The North started the war by maintaining armed forces in a state which had declared its soveriegnty and did not want those armed forces on its soil.  If you accept the Continental’s case for war, you have to admit that the South’s was valid as well.  Indeed, many of the Southern states used the same style and phrases of the US Declaration of Independence in their secession ordinances.

It’s when the war is over—not while it is being waged—that the U.S. is magnaminous.

Most Southerners at the time didn’t feel that the federal government was all that “magnanimous”.  They were economically exploited, poverty-stricken, occupied, and largely shut out of high national office for most of the next century.

But the only war without atrocities I know of is a board game called RISK

Until one frustrated player grabs the game board and smacks another player in the head with it.
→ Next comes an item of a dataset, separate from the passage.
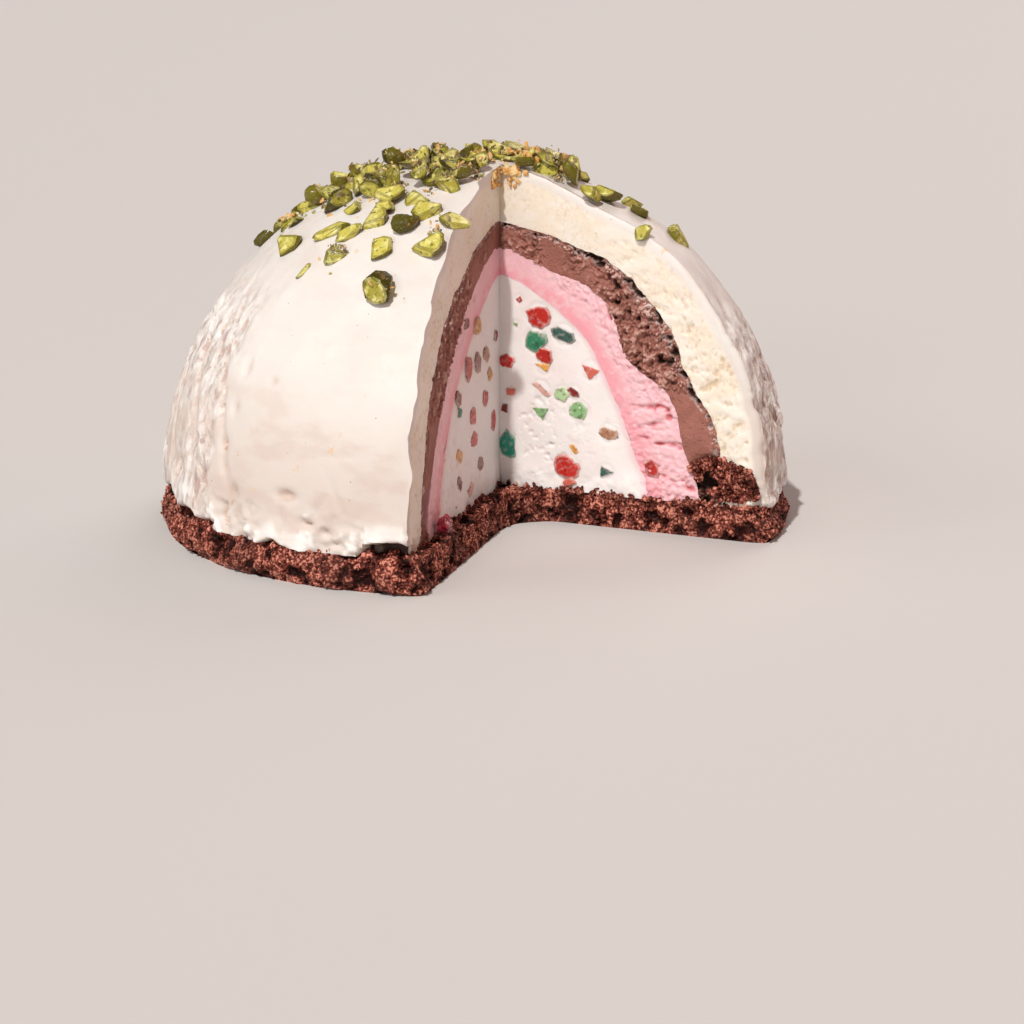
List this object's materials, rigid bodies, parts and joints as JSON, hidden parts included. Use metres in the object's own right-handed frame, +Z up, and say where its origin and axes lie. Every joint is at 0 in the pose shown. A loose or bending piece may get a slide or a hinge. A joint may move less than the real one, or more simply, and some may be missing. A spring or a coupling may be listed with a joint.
{
  "type": "cassata ice cream bombe",
  "caption": "Domed ice cream cake of nested layers on a chocolate sponge, topped with chopped pistachios, with a wedge cut out that shows the layers and candied fruit.",
  "frame": {"origin": "on the flat underside of the sponge, on the axis of the dome", "axes": "+Z up along the dome's axis; the cut wedge opens towards -Y and +X"},
  "size_m": [0.227, 0.2258, 0.1344],
  "materials": {
    "chocolate_sponge": "moist crumb",
    "vanilla_ice_cream": "satin, scraped",
    "chocolate_ice_cream": "crumbly",
    "strawberry_ice_cream": "satin",
    "cassata_cream": "satin",
    "candied_cherry": "wet gloss",
    "pistachio": "cut nut",
    "candied_fruit": "moist gloss"
  },
  "bodies": {
    "root": {"sponge_base": "chocolate_sponge", "vanilla_shell": "vanilla_ice_cream", "chocolate_layer": "chocolate_ice_cream", "strawberry_layer": "strawberry_ice_cream", "fruit_core": "cassata_cream", "cherry_piece": "candied_cherry"}
  },
  "joints": []
}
And the South is hardly the innocent victim you portray it to be.

I never portrayed them as such.  My original point was that the cause of the Civil War is that the Southern states voted to secede from the Union and the federal government used the armed forces to invade, starve, plunder, and burn the South for the goal of preventing them. 

Secessionist movements have always existed and still do in this country. The Civil War settled that issue for a time.  Nevertheless, an all-powerful federal government that continues to ignore states’ rights may make secession a popular topic again.  Let’s hope that if that happens, it’s dealt with in a more sensible manner than it was in 1861.
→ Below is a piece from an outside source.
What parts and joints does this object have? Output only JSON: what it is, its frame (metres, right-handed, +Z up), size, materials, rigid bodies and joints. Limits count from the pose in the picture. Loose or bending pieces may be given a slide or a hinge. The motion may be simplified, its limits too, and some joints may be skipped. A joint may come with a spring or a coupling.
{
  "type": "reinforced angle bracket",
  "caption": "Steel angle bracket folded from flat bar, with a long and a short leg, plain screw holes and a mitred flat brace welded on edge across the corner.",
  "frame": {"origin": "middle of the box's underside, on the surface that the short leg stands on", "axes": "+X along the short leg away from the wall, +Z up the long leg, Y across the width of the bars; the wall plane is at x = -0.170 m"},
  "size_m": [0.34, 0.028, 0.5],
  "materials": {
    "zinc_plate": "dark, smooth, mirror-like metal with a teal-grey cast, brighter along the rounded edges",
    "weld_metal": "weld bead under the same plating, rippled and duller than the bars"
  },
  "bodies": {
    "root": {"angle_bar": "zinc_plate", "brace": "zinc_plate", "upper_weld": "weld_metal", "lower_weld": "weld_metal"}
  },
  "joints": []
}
Posted by HARLEY on 10/09/07 at 04:13 AM from United States

Secessionist movements have always existed and still do in this country. The Civil War settled that issue for a time.  Nevertheless, an all-powerful federal government that continues to ignore states’ rights may make secession a popular topic again.  Let’s hope that if that happens, it’s dealt with in a more sensible manner than it was in 1861.

oh no, it will be worse this time, and there wont be a final settling of accounts.....
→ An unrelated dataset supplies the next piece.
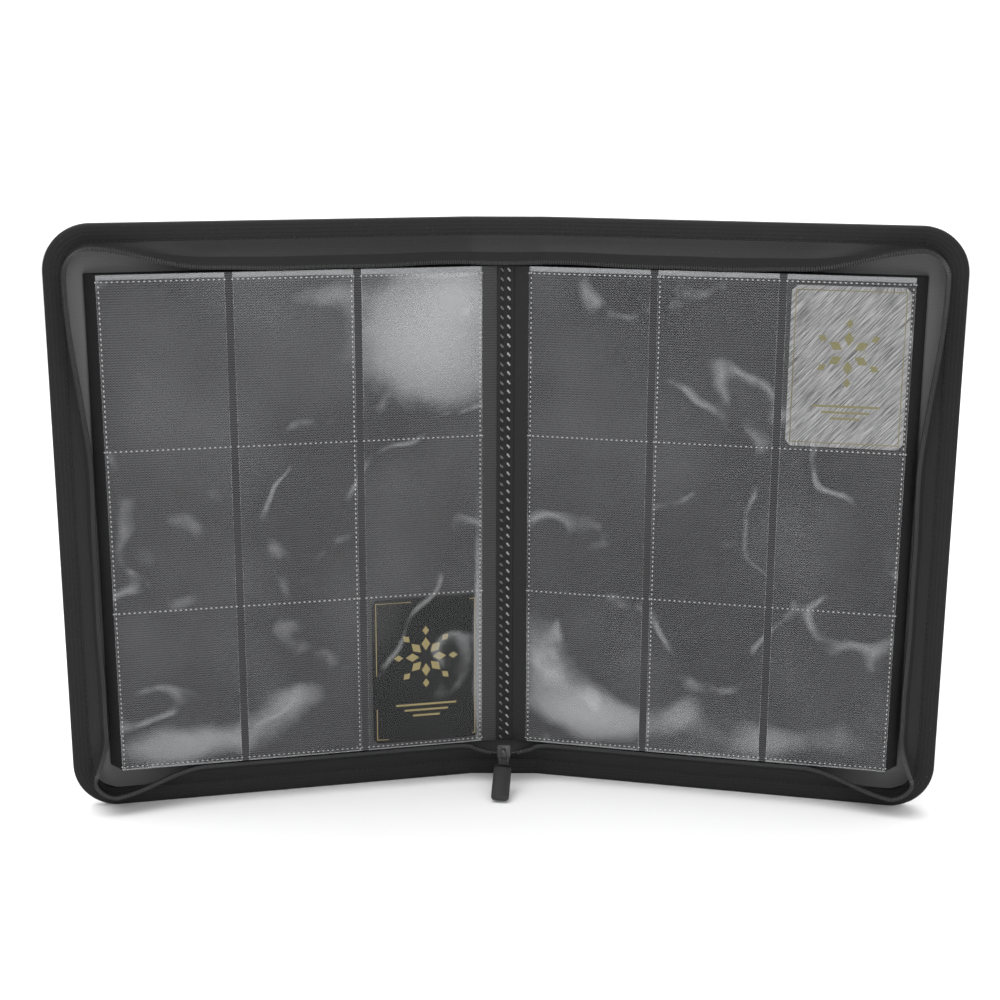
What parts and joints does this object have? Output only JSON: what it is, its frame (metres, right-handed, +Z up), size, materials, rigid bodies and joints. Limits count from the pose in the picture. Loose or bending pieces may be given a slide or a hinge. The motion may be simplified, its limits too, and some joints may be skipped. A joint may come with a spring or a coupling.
{
  "type": "trading card binder",
  "caption": "Zip-around card binder standing open, padded covers with a ribbed edge, gusset and zipper, and sewn-in pocket pages holding cards.",
  "frame": {"origin": "middle of the spine's foot, on the surface that the open binder stands on", "axes": "+X to the reader's right, +Y out of the spine's back, away from the reader, +Z up along the spine"},
  "size_m": [0.4992, 0.067, 0.336],
  "materials": {
    "leatherette": "soft grained",
    "foam": "soft",
    "board": "raw",
    "lining": "smooth satin",
    "binding_tape": "ribbed",
    "gusset_cloth": "plain",
    "zipper_cloth": "woven",
    "coil": "satin",
    "page_core": "canvas embossed",
    "pocket_film": "clear",
    "page": "canvas embossed",
    "seam": "woven",
    "thread": "waxed",
    "slider_metal": "satin black",
    "pull_rubber": "matt",
    "dark_card_face": "printed",
    "silver_card_face": "brushed foil print"
  },
  "bodies": {
    "spine": {"spine_skin": "leatherette", "spine_foam": "foam", "spine_board": "board", "spine_lining": "lining", "spine_edge_bindings": "binding_tape", "hinge_cloths": "leatherette", "page_fold_stack": "page", "seam_strip": "seam", "seam_thread": "thread", "gusset_bridge_foot": "gusset_cloth", "gusset_bridge_head": "gusset_cloth", "zipper_bridges": "zipper_cloth", "zipper_start_tapes": "zipper_cloth", "zipper_start_coil": "coil", "zipper_end_stop": "slider_metal"},
    "cover_left": {"cover_left_skin": "leatherette", "cover_left_foam": "foam", "cover_left_board": "board", "cover_left_lining": "lining", "cover_left_edge_binding": "binding_tape", "gusset_left": "gusset_cloth", "zipper_tape_left": "zipper_cloth", "zipper_coil_left": "coil"},
    "cover_right": {"cover_right_skin": "leatherette", "cover_right_foam": "foam", "cover_right_board": "board", "cover_right_lining": "lining", "cover_right_edge_binding": "binding_tape", "gusset_right": "gusset_cloth", "zipper_tape_right": "zipper_cloth", "zipper_coil_right": "coil"},
    "gutter_left": {"top_page_left_gutter": "page_core"},
    "top_page_left": {"top_page_left_core": "page_core", "top_page_left_pockets": "pocket_film"},
    "page_left_02": {"page_left_02": "page"},
    "page_left_03": {"page_left_03": "page"},
    "page_left_04": {"page_left_04": "page"},
    "page_left_05": {"page_left_05": "page"},
    "page_left_06": {"page_left_06": "page"},
    "page_left_07": {"page_left_07": "page"},
    "page_left_08": {"page_left_08": "page"},
    "page_left_09": {"page_left_09": "page"},
    "page_left_10": {"page_left_10": "page"},
    "gutter_right": {"top_page_right_gutter": "page_core"},
    "top_page_right": {"top_page_right_core": "page_core", "top_page_right_pockets": "pocket_film"},
    "page_right_02": {"page_right_02": "page"},
    "page_right_03": {"page_right_03": "page"},
    "page_right_04": {"page_right_04": "page"},
    "page_right_05": {"page_right_05": "page"},
    "page_right_06": {"page_right_06": "page"},
    "page_right_07": {"page_right_07": "page"},
    "page_right_08": {"page_right_08": "page"},
    "page_right_09": {"page_right_09": "page"},
    "page_right_10": {"page_right_10": "page"},
    "dark_card": {"dark_card": "dark_card_face"},
    "silver_card": {"silver_card": "silver_card_face"},
    "slider": {"slider": "slider_metal"},
    "pull": {"pull_link": "slider_metal", "pull_tab": "pull_rubber"}
  },
  "joints": [
    {"name": "cover_left_hinge", "type": "hinge", "parent": "spine", "child": "cover_left", "pos_m": [-0.02, 0, 0], "axis": [0, 0, 1], "range_deg": [-12.5, 77.5]},
    {"name": "gutter_left_follow", "type": "hinge", "parent": "spine", "child": "gutter_left", "pos_m": [-0.0055, -0.0121, 0], "axis": [0, 0, 1], "range_deg": [-12.5, 77.5]},
    {"name": "top_page_left_turn", "type": "hinge", "parent": "gutter_left", "child": "top_page_left", "pos_m": [-0.0055, -0.0121, 0], "axis": [0, 0, -1], "range_deg": [-150, 0]},
    {"name": "page_left_02_follow", "type": "hinge", "parent": "spine", "child": "page_left_02", "pos_m": [-0.00645, -0.01115, 0], "axis": [0, 0, 1], "range_deg": [-12.5, 77.5]},
    {"name": "page_left_03_follow", "type": "hinge", "parent": "spine", "child": "page_left_03", "pos_m": [-0.0074, -0.0102, 0], "axis": [0, 0, 1], "range_deg": [-12.5, 77.5]},
    {"name": "page_left_04_follow", "type": "hinge", "parent": "spine", "child": "page_left_04", "pos_m": [-0.00835, -0.00925, 0], "axis": [0, 0, 1], "range_deg": [-12.5, 77.5]},
    {"name": "page_left_05_follow", "type": "hinge", "parent": "spine", "child": "page_left_05", "pos_m": [-0.0093, -0.0083, 0], "axis": [0, 0, 1], "range_deg": [-12.5, 77.5]},
    {"name": "page_left_06_follow", "type": "hinge", "parent": "spine", "child": "page_left_06", "pos_m": [-0.01025, -0.00735, 0], "axis": [0, 0, 1], "range_deg": [-12.5, 77.5]},
    {"name": "page_left_07_follow", "type": "hinge", "parent": "spine", "child": "page_left_07", "pos_m": [-0.0112, -0.0064, 0], "axis": [0, 0, 1], "range_deg": [-12.5, 77.5]},
    {"name": "page_left_08_follow", "type": "hinge", "parent": "spine", "child": "page_left_08", "pos_m": [-0.01215, -0.00545, 0], "axis": [0, 0, 1], "range_deg": [-12.5, 77.5]},
    {"name": "page_left_09_follow", "type": "hinge", "parent": "spine", "child": "page_left_09", "pos_m": [-0.0131, -0.0045, 0], "axis": [0, 0, 1], "range_deg": [-12.5, 77.5]},
    {"name": "page_left_10_follow", "type": "hinge", "parent": "spine", "child": "page_left_10", "pos_m": [-0.01405, -0.00355, 0], "axis": [0, 0, 1], "range_deg": [-12.5, 77.5]},
    {"name": "cover_right_hinge", "type": "hinge", "parent": "spine", "child": "cover_right", "pos_m": [0.02, 0, 0], "axis": [0, 0, -1], "range_deg": [-12.5, 77.5]},
    {"name": "gutter_right_follow", "type": "hinge", "parent": "spine", "child": "gutter_right", "pos_m": [0.0055, -0.0121, 0], "axis": [0, 0, -1], "range_deg": [-12.5, 77.5]},
    {"name": "top_page_right_turn", "type": "hinge", "parent": "gutter_right", "child": "top_page_right", "pos_m": [0.0055, -0.0121, 0], "axis": [0, 0, 1], "range_deg": [-150, 0]},
    {"name": "page_right_02_follow", "type": "hinge", "parent": "spine", "child": "page_right_02", "pos_m": [0.00645, -0.01115, 0], "axis": [0, 0, -1], "range_deg": [-12.5, 77.5]},
    {"name": "page_right_03_follow", "type": "hinge", "parent": "spine", "child": "page_right_03", "pos_m": [0.0074, -0.0102, 0], "axis": [0, 0, -1], "range_deg": [-12.5, 77.5]},
    {"name": "page_right_04_follow", "type": "hinge", "parent": "spine", "child": "page_right_04", "pos_m": [0.00835, -0.00925, 0], "axis": [0, 0, -1], "range_deg": [-12.5, 77.5]},
    {"name": "page_right_05_follow", "type": "hinge", "parent": "spine", "child": "page_right_05", "pos_m": [0.0093, -0.0083, 0], "axis": [0, 0, -1], "range_deg": [-12.5, 77.5]},
    {"name": "page_right_06_follow", "type": "hinge", "parent": "spine", "child": "page_right_06", "pos_m": [0.01025, -0.00735, 0], "axis": [0, 0, -1], "range_deg": [-12.5, 77.5]},
    {"name": "page_right_07_follow", "type": "hinge", "parent": "spine", "child": "page_right_07", "pos_m": [0.0112, -0.0064, 0], "axis": [0, 0, -1], "range_deg": [-12.5, 77.5]},
    {"name": "page_right_08_follow", "type": "hinge", "parent": "spine", "child": "page_right_08", "pos_m": [0.01215, -0.00545, 0], "axis": [0, 0, -1], "range_deg": [-12.5, 77.5]},
    {"name": "page_right_09_follow", "type": "hinge", "parent": "spine", "child": "page_right_09", "pos_m": [0.0131, -0.0045, 0], "axis": [0, 0, -1], "range_deg": [-12.5, 77.5]},
    {"name": "page_right_10_follow", "type": "hinge", "parent": "spine", "child": "page_right_10", "pos_m": [0.01405, -0.00355, 0], "axis": [0, 0, -1], "range_deg": [-12.5, 77.5]},
    {"name": "dark_card_slide", "type": "slide", "parent": "top_page_left", "child": "dark_card", "axis": [-0.9763, -0.2164, 0], "range_m": [0, 0.003]},
    {"name": "silver_card_slide", "type": "slide", "parent": "top_page_right", "child": "silver_card", "axis": [-0.9763, 0.2164, 0], "range_m": [0, 0.003]},
    {"name": "slider_slide", "type": "slide", "parent": "spine", "child": "slider", "axis": [0, -0.4226, -0.9063], "range_m": [0, 0.004]},
    {"name": "pull_swing", "type": "hinge", "parent": "slider", "child": "pull", "pos_m": [0, -0.02389, 0.02002], "axis": [1, 0, 0], "range_deg": [-131, 18]}
  ],
  "couplings": [
    {"joint": "gutter_left_follow", "follows": "cover_left_hinge", "ratio": 1},
    {"joint": "page_left_02_follow", "follows": "cover_left_hinge", "ratio": 1},
    {"joint": "page_left_03_follow", "follows": "cover_left_hinge", "ratio": 1},
    {"joint": "page_left_04_follow", "follows": "cover_left_hinge", "ratio": 1},
    {"joint": "page_left_05_follow", "follows": "cover_left_hinge", "ratio": 1},
    {"joint": "page_left_06_follow", "follows": "cover_left_hinge", "ratio": 1},
    {"joint": "page_left_07_follow", "follows": "cover_left_hinge", "ratio": 1},
    {"joint": "page_left_08_follow", "follows": "cover_left_hinge", "ratio": 1},
    {"joint": "page_left_09_follow", "follows": "cover_left_hinge", "ratio": 1},
    {"joint": "page_left_10_follow", "follows": "cover_left_hinge", "ratio": 1},
    {"joint": "gutter_right_follow", "follows": "cover_right_hinge", "ratio": 1},
    {"joint": "page_right_02_follow", "follows": "cover_right_hinge", "ratio": 1},
    {"joint": "page_right_03_follow", "follows": "cover_right_hinge", "ratio": 1},
    {"joint": "page_right_04_follow", "follows": "cover_right_hinge", "ratio": 1},
    {"joint": "page_right_05_follow", "follows": "cover_right_hinge", "ratio": 1},
    {"joint": "page_right_06_follow", "follows": "cover_right_hinge", "ratio": 1},
    {"joint": "page_right_07_follow", "follows": "cover_right_hinge", "ratio": 1},
    {"joint": "page_right_08_follow", "follows": "cover_right_hinge", "ratio": 1},
    {"joint": "page_right_09_follow", "follows": "cover_right_hinge", "ratio": 1},
    {"joint": "page_right_10_follow", "follows": "cover_right_hinge", "ratio": 1}
  ]
}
question:  didnt southern land owners owe a LOT of money to banks in the north for their slave purchases?
Wasnt there was a fear that after sucession they would not make good on the loans?

Posted by on 10/09/07 at 05:24 AM from United States

I can’t believe that a dissenting opinion about this would be met with such vitriol.

I have strong feelings on the topic of the Civil War.  I have strong feelings when I hear people talking about how “the flag is heritage” or “the South will rise again.” Generally, I try not to say anything, but when there’s a blog post, I feel more than happy to jump in and kick in my two-cents, because that’s what blogs are for.

I like how conveniently you’ve glossed over the fact that the south is occupied by more than white people. If you reread your post, you have become the racist you so seem to despise.

Wow, I must really be kicking your ass on this “debate” if you’ve resorted to calling me a racist.  Then again, since you started this post by blanketly labeling people “racists”, maybe you’re incapable of debating anything. 

I have made it repeatedly clear, over and over again, that I was talking about a group—whether they be an actual majority, or a simple vocal minority—who insists on some assinine belief that “the South will rise again” (and while there may be one or two black guys doing it, I think its probably mostly white people, don’t you?).  As for my descriptions of the South, I made it clear that it was a description of perception as long as this actual majority (or vocal minority) continues to harbor fond feelings for a time of Southern history marked by slavery, racism, lynchings, etcetra, a period of time which lasted up until the Civil Rights Act of 1964 and Federal troops sent in to finish what reconstruction should have.  Rather than choose to discuss any of this, you decide to call me a racist.  Wow.  Way to prove you’re intellectually worthy of anything except disgust and contempt.

Here’s some advice as you continue to blog, if you choose to continue to blog.  If you can’t write posts and discuss in their comments without calling people names instead of responding to their points in a polite and considerate manner, stop blogging.  This isn’t a pastime for the thin skinned, and you need to put on a couple of more layers.  You wanted a discussion on the Civil War and northern attitudes regarding the South?  You got it.  Now put up a conversation, or get the fuck out of the comments.  I may not agree with what Thrill’s saying, but at least he’s doing me the respect of countering my points without calling me a fucking racist.

Posted by on 10/09/07 at 08:35 AM from United States

Good discussion CinaJ, Thrill, et al, well thought out arguments. Regarding the first bone of contention, whether the war would have occurred without slavery. I think it is naive to say that slavery was not in play and was not the catalyst. It was slavery that caused the distrust and animous between north and south starting at the founding. It was slavery that brought us the Missouri Compromise, the Kansas-Nebraska Act, the Dredd Scott descision, and the Preston Brooks aggravated assault on Charles Sumner in the Senate. It was slavery that created the chasm, the distrust, and the rancor that fomented the need for separation. Yes, Lincoln was accommodating to slavery and the slave states, but the south had had enough of the assault on their peculiar institution, and thats why the south announced before the election that if Lincoln won, this would be the straw that broke the camels back.

Posted by Thrill on 10/09/07 at 09:40 AM from United States

Thanks, richtaylor.

Slavery was certainly a driving force-a catalyst even. All you have to do is read South Carolina’s Declaration of Secession to see that (though other states listed other reasons as well; Texas’ is actually pretty interesting). Yet Lincoln did not launch the Civil War to end slavery.  He did it to prevent the secession of the Confederate States.

Threats of secession had occured before.  New England threatened to do so during the War of 1812 and South Carolina had first tried during the Jackson administration for reasons that didn’t involve slavery.  The difference is that each time before the 1861, there was a compromise instead of a war.

It’s true that the South has both the shame of slavery and the honor of having fought gallantly for their homes and states’ rights against an over-powerful federal government.

It’s also true that the North has both the honor of having fought to end slavery (after Antietam) and preserve the Union along with the shame of waging an aggressive, destructive war against their own countrymen.